● Data block:
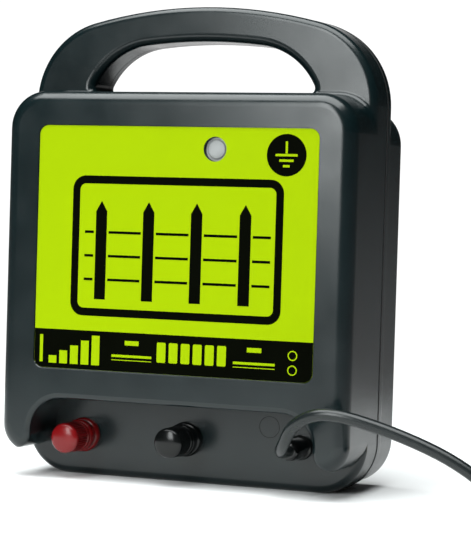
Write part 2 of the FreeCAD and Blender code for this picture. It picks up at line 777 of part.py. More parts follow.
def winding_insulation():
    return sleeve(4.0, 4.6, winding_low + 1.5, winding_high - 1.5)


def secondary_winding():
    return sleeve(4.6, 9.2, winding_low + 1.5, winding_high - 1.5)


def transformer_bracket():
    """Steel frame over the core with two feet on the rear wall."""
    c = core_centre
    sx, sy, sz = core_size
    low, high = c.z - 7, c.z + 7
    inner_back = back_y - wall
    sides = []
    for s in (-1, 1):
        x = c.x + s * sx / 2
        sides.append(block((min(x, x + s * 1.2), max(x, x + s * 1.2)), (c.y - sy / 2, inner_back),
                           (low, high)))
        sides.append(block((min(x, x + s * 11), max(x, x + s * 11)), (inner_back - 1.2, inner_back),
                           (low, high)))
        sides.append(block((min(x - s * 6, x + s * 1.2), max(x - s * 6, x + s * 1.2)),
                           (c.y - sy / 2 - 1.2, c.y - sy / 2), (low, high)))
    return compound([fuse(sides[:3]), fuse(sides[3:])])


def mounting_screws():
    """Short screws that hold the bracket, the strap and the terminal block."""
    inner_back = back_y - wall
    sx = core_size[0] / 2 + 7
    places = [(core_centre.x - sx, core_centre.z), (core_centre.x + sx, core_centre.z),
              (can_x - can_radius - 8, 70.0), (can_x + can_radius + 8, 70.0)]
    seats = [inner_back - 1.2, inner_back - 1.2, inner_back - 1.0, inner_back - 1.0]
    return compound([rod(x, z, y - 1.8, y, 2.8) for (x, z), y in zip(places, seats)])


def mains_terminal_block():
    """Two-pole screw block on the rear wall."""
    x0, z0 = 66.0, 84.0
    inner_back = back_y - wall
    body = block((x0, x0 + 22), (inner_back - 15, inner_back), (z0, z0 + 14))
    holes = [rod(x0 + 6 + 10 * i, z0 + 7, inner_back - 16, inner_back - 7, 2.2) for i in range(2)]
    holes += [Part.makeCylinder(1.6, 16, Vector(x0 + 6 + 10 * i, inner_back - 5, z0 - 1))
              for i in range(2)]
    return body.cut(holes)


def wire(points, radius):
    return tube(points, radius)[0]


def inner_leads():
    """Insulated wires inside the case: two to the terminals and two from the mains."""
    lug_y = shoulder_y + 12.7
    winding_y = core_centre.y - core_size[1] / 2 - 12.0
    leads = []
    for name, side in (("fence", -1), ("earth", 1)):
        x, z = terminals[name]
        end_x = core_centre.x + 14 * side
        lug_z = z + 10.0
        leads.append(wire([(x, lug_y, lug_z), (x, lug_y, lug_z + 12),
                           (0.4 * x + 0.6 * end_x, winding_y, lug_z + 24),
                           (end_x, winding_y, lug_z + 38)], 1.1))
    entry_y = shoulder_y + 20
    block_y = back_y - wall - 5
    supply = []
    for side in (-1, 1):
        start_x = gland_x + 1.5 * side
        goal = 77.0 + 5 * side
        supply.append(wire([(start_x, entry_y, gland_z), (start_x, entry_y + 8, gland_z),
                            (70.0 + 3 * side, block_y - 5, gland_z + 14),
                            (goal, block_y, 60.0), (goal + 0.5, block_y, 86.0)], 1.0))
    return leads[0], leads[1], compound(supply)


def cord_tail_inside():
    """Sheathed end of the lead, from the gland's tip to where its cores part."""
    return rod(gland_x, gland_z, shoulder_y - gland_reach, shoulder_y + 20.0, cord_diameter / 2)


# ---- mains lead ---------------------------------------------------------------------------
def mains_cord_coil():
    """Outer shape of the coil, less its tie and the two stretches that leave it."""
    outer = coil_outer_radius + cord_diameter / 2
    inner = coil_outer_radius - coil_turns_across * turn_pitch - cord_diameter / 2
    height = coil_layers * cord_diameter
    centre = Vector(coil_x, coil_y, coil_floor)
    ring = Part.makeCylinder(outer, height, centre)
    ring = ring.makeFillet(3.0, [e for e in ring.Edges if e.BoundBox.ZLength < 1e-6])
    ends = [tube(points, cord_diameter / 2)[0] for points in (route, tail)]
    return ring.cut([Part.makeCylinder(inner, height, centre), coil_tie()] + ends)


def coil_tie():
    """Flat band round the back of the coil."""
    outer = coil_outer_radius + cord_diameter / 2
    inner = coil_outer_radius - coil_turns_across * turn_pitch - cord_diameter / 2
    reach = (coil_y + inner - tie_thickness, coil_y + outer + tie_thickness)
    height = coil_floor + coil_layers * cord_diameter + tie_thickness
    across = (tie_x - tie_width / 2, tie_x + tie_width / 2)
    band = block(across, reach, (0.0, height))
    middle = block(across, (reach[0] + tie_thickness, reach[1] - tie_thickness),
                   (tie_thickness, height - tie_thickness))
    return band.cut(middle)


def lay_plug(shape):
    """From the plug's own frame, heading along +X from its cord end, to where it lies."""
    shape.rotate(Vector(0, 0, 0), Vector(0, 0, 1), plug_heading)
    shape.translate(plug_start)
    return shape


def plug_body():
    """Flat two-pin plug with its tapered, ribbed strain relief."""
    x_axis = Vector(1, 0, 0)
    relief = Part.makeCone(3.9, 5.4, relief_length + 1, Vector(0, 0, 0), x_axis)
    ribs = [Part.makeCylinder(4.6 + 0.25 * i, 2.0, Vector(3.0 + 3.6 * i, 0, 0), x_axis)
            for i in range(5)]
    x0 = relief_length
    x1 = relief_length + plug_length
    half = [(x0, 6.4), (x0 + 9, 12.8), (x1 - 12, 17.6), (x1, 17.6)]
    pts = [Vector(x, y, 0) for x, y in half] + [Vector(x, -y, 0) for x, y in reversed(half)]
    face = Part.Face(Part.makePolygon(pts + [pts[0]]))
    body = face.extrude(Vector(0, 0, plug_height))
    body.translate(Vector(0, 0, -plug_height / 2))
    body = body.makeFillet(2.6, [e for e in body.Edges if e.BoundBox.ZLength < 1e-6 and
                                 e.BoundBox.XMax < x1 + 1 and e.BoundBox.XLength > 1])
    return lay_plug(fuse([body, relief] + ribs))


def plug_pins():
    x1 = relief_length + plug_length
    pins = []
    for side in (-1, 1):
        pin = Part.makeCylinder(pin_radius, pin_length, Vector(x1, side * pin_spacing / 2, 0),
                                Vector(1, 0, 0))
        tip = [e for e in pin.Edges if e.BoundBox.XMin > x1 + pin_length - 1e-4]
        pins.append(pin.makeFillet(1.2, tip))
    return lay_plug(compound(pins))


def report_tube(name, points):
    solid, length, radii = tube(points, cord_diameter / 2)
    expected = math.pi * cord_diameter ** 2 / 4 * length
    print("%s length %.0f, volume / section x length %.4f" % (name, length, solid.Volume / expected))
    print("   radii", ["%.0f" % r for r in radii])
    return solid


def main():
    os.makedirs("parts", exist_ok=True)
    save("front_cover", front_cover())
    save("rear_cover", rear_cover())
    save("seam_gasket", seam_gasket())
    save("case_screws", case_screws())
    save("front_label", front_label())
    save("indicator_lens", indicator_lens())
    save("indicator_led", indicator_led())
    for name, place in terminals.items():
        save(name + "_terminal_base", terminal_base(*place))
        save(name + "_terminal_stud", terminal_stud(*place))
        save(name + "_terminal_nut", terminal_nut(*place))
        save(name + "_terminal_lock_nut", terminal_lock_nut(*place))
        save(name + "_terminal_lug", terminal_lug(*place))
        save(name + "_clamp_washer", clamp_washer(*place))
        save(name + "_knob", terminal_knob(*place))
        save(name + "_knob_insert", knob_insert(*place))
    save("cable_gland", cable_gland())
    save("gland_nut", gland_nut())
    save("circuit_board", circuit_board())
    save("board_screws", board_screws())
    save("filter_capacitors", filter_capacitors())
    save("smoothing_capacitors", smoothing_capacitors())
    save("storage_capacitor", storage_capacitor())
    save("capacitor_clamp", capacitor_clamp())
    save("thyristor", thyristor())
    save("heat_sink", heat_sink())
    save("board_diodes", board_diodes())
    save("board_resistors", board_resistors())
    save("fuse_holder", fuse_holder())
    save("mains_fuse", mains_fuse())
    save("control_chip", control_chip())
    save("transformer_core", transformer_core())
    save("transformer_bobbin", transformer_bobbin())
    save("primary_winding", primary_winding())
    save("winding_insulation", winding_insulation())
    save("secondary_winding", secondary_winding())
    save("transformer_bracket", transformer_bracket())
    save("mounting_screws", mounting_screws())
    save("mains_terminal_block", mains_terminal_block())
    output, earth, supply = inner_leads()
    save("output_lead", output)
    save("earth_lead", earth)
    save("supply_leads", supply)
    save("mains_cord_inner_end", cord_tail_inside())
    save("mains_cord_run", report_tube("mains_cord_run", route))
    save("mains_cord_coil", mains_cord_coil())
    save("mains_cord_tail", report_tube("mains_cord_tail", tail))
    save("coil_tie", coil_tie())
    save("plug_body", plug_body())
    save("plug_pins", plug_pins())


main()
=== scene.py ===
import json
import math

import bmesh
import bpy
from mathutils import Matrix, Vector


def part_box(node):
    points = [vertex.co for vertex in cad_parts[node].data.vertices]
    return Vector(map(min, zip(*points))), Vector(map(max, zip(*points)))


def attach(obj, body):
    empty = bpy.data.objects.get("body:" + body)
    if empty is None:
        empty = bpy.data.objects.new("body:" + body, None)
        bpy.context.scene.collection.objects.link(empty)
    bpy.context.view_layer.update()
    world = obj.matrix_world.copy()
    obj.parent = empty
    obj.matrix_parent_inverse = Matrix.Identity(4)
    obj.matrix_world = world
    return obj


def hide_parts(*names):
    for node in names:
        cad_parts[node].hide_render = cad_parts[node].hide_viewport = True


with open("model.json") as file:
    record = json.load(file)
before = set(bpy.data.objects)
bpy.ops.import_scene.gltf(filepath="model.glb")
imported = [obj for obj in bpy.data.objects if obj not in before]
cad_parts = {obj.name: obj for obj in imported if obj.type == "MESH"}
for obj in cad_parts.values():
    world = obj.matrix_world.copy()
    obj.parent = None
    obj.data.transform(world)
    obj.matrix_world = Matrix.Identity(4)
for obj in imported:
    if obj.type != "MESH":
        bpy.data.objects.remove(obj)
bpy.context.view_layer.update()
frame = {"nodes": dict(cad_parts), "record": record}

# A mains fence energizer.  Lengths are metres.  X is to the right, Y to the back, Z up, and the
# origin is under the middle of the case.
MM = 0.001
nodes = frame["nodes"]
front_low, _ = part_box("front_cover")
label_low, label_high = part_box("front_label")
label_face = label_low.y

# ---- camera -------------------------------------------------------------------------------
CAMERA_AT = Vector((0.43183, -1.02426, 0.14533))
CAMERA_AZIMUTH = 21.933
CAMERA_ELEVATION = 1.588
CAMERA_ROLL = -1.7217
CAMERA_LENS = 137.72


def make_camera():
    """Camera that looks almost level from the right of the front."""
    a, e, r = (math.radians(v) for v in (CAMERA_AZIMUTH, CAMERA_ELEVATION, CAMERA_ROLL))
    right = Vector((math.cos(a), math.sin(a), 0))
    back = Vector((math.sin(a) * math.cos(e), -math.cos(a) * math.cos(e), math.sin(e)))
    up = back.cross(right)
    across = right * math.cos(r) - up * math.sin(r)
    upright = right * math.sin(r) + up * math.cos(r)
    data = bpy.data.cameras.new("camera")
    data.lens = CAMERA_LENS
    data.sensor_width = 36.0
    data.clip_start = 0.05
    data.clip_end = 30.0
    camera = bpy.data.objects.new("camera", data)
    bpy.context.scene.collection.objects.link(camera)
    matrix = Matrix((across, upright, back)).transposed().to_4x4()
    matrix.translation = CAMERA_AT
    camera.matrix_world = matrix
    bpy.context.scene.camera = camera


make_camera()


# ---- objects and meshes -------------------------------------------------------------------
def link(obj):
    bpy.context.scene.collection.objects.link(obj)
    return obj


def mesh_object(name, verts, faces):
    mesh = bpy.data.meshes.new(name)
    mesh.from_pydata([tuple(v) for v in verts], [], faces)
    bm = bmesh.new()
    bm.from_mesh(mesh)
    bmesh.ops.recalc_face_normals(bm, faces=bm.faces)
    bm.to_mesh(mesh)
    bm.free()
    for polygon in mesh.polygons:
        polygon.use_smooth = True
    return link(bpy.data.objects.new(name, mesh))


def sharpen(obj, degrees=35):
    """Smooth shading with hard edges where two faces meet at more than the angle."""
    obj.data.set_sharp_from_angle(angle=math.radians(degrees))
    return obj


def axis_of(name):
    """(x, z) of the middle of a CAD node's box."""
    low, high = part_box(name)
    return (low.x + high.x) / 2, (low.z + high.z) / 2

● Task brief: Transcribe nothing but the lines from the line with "output, earth, supply = inner_leads()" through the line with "imported = [obj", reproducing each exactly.

● Answer to the problem:
    output, earth, supply = inner_leads()
    save("output_lead", output)
    save("earth_lead", earth)
    save("supply_leads", supply)
    save("mains_cord_inner_end", cord_tail_inside())
    save("mains_cord_run", report_tube("mains_cord_run", route))
    save("mains_cord_coil", mains_cord_coil())
    save("mains_cord_tail", report_tube("mains_cord_tail", tail))
    save("coil_tie", coil_tie())
    save("plug_body", plug_body())
    save("plug_pins", plug_pins())


main()
=== scene.py ===
import json
import math

import bmesh
import bpy
from mathutils import Matrix, Vector


def part_box(node):
    points = [vertex.co for vertex in cad_parts[node].data.vertices]
    return Vector(map(min, zip(*points))), Vector(map(max, zip(*points)))


def attach(obj, body):
    empty = bpy.data.objects.get("body:" + body)
    if empty is None:
        empty = bpy.data.objects.new("body:" + body, None)
        bpy.context.scene.collection.objects.link(empty)
    bpy.context.view_layer.update()
    world = obj.matrix_world.copy()
    obj.parent = empty
    obj.matrix_parent_inverse = Matrix.Identity(4)
    obj.matrix_world = world
    return obj


def hide_parts(*names):
    for node in names:
        cad_parts[node].hide_render = cad_parts[node].hide_viewport = True


with open("model.json") as file:
    record = json.load(file)
before = set(bpy.data.objects)
bpy.ops.import_scene.gltf(filepath="model.glb")
imported = [obj for obj in bpy.data.objects if obj not in before]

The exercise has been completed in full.